When the PPP portal opened, Obenauer and her colleagues lived at the bank (sometimes metaphorically, from their home offices) and worked around the clock. They spelled one another for quick three-hour naps amid the 24-hour-a-day deluge of calls, texts and emails from panicked clients seeking a path through the crisis.

Her team has received approval for 69 PPP loans, totaling more than $5.2 million, Obenauer said. That's a fifth of the bank's entire commercial-loan portfolio - in just one month.

"In all of that, and even since then, I haven't had one of my staff complain about being tired or lack of sleep," Obenauer said. "It's pretty amazing to watch what people will do for one another when circumstances call us to step up to the plate."

The banks have good reason to lean into the PPP, even if it's not likely to become a profit center, Hardmeyer said.

"Their customers provide their business activity, and if they're failing, then their bank isn't going to do very well," the 35-year bank veteran said. "They have a vested interest in working with their customers to provide them with this once-in-a-lifetime opportunity to get a forgivable loan from the federal government."

According to Hardmeyer, one of BND's great advantages is its speed and agility: "In a small state like North Dakota, with a state-owned bank, you're able to move the needle quickly."

BND has already rolled out two local successor programs to the PPP, intended to help businesses restart and rebuild.
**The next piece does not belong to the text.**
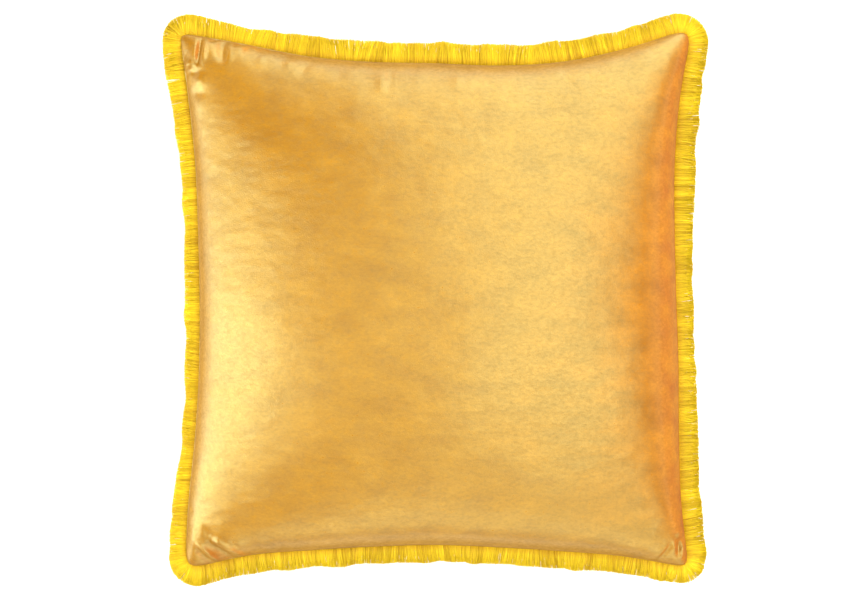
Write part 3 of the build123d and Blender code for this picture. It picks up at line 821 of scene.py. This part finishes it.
MATERIALS = {
    "velvet": velvet(),
    "fringe_yarn": yarn("fringe yarn", (0.47, 0.278, 0.001), (0.76, 0.55, 0.008)),
    "thread": woven("golden thread", (0.50, 0.24, 0.02), (0.66, 0.36, 0.05), 1500),
    "label": woven("label satin", (0.80, 0.79, 0.74), (0.88, 0.87, 0.83), 1200, 0.45),
    "zip_tape": woven("zip tape", (0.50, 0.24, 0.02), (0.64, 0.34, 0.04), 1100, 0.7),
    "zip_coil": lacquered("zip coil nylon", (0.52, 0.25, 0.02), (0.60, 0.31, 0.03), 0.35),
    "zip_metal": lacquered("zip lacquered metal", (0.50, 0.26, 0.03), (0.60, 0.33, 0.05), 0.28, 0.6),
    "casing": woven("insert casing", (0.78, 0.78, 0.75), (0.86, 0.86, 0.84), 700, 0.85),
    "casing_thread": woven("overlock thread", (0.82, 0.82, 0.80), (0.90, 0.90, 0.88), 1500, 0.8),
    "filling": woven("polyester fibre", (0.84, 0.84, 0.83), (0.93, 0.93, 0.92), 240, 0.9),
}


def finish_piece(obj, slot, *nodes, body="cushion"):
    """Gives a finished piece its material, hides the CAD nodes it stands for and attaches it to the body it
    moves with.
    """
    paint(obj, MATERIALS[slot])
    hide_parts(*nodes)
    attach(obj, body)


for part in frame["record"]["subparts"]:
    node = bpy.data.objects.get(part["node"])
    if node is not None:
        paint(node, MATERIALS[part["material_slot"]])

# ---- the zip's coils ----
for name, phase in (("front", 0), ("back", math.pi)):
    coil = coil_piece(f"coil_{name}", f"zip_coil_{name}", phase)
    finish_piece(coil, "zip_coil", f"zip_coil_{name}")

# ---- the cover ----
face = panel_piece("velvet_face", panel_grid(1, 11), 1)
finish_piece(face, "velvet", "front_panel")
back = panel_piece("velvet_back", lower_for_zip(panel_grid(-1, 29)), -1)
finish_piece(back, "velvet", "back_panel")

# ---- inside the seam: the fringe's woven heading and the two threads of the lockstitch ----
HEADING_SECTION = ((0.4, 1), (9.5, 1), (9.5, -1), (0.4, -1))  # inset in millimetres, and upper or lower side
HEADING_RIPPLE = 0.12  # how far its weave waves up and down, in millimetres
heading = ring_piece("fringe_heading", HEADING_SECTION, HALF_HEADING / MM, HEADING_RIPPLE)
# The heading shares the yarn's material. With no along attribute, it takes the painted root shade all over.
finish_piece(heading, "fringe_yarn", "fringe_header_tape")
needle = stitch_piece("needle_thread", 1)
finish_piece(needle, "thread", "seam_needle_thread")
bobbin = stitch_piece("bobbin_thread", -1)
finish_piece(bobbin, "thread", "seam_bobbin_thread")

# ---- the fringe: four edges and four corners ----
EDGE_NAMES = ("bottom", "right", "top", "left")
CORNER_NAMES = ("bottom_left", "bottom_right", "top_right", "top_left")
EDGE_SPACING, CORNER_SPACING = 0.088 * MM, 0.04 * MM  # the seam's length for each yarn
for k, (edge_name, corner_name) in enumerate(zip(EDGE_NAMES, CORNER_NAMES)):
    start, end = CORNER_AT[k] * LOOP_STEP, CORNER_AT[(k + 1) % 4] * LOOP_STEP
    end += SEAM_LENGTH if end < start else 0
    before, after = start - CORNER_REACH, start + CORNER_REACH
    edge = fringe_piece(f"fringe_yarn_{edge_name}", after, end - CORNER_REACH, EDGE_SPACING, 40 + k)
    finish_piece(edge, "fringe_yarn", f"fringe_{edge_name}")
    corner = fringe_piece(f"fringe_yarn_{corner_name}", before, after, CORNER_SPACING, 50 + k)
    finish_piece(corner, "fringe_yarn", f"fringe_corner_{corner_name}")

# ---- studio ----
PHOTO_WIDTH = 0.743  # across the view at the seam
CAMERA_ABOVE = 2.0
CAMERA_X = -0.001  # the photo is centred a little to the left of the pillow's middle
SENSOR = 36  # the camera's, in millimetres
FLOOR_HALF, FLOOR_GAP = 3.0, 0.2 * MM  # half its side, and how far it lies below the pillow


def pale_floor():
    mesh = bpy.data.meshes.new("floor")
    height = cad_low[2] - FLOOR_GAP
    corners = [(x * FLOOR_HALF, y * FLOOR_HALF, height) for x, y in ((-1, -1), (1, -1), (1, 1), (-1, 1))]
    mesh.from_pydata(corners, [], [(0, 1, 2, 3)])
    obj = bpy.data.objects.new("floor", mesh)
    bpy.context.collection.objects.link(obj)
    mat, _, _, shader = material("pale floor")
    shader.inputs["Base Color"].default_value = (0.93, 0.93, 0.93, 1)
    shader.inputs["Roughness"].default_value = 0.9
    paint(obj, mat)
    obj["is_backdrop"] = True


def softbox(name, place, target, width, height, energy):
    light = bpy.data.lights.new(name, "AREA")
    light.shape, light.size, light.size_y, light.energy = "RECTANGLE", width, height, energy
    obj = bpy.data.objects.new(name, light)
    bpy.context.collection.objects.link(obj)
    obj.location = place
    obj.rotation_euler = (Vector(target) - Vector(place)).to_track_quat("-Z", "Y").to_euler()


def camera():
    data = bpy.data.cameras.new("camera")
    data.sensor_width = SENSOR
    data.lens = data.sensor_width * CAMERA_ABOVE / PHOTO_WIDTH
    obj = bpy.data.objects.new("camera", data)
    bpy.context.collection.objects.link(obj)
    obj.location = (CAMERA_X, 0.0, SEAM_Z + CAMERA_ABOVE)
    bpy.context.scene.camera = obj


pale_floor()
# Each softbox: where it is, what it points at, its width and height, and its power in watts.
softbox("overhead", (0.98, 0.6, 2.3), (0.98, 0.6, 0), 2.1, 4.2, 142)
softbox("left", (-2.1, -0.35, 1.15), (-0.1, 0, 0.05), 1.4, 3.0, 118)
softbox("back", (0.75, 2.7, 1.15), (0, 0, 0.05), 2.5, 2.2, 98)
softbox("front fill", (0.3, -2.3, 1.3), (0, 0, 0), 2.6, 1.2, 42)
camera()
world = bpy.data.worlds.new("studio")
bpy.context.scene.world = world
world.use_nodes = True
world.node_tree.nodes["Background"].inputs["Color"].default_value = (1, 1, 1, 1)
world.node_tree.nodes["Background"].inputs["Strength"].default_value = 0.10
bpy.context.scene.view_settings.view_transform = "Standard"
It has also offered deferments on its $1.1 billion portfolio of student loans.

BND has long stepped up in times of crisis. It helped pay the state's teachers during the Great Depression and, in the 1940s, sold foreclosed farmland back to farmers. It has helped the state recover from countless natural disasters, from flooding on the Missouri and Red rivers to the extreme weather that wreaked havoc upon last year's harvest.

After the rocky rollout of the PPP, BND's Hardmeyer said, "the federal government figured out what we knew for years: The best way to deliver these disaster programs is through community banks."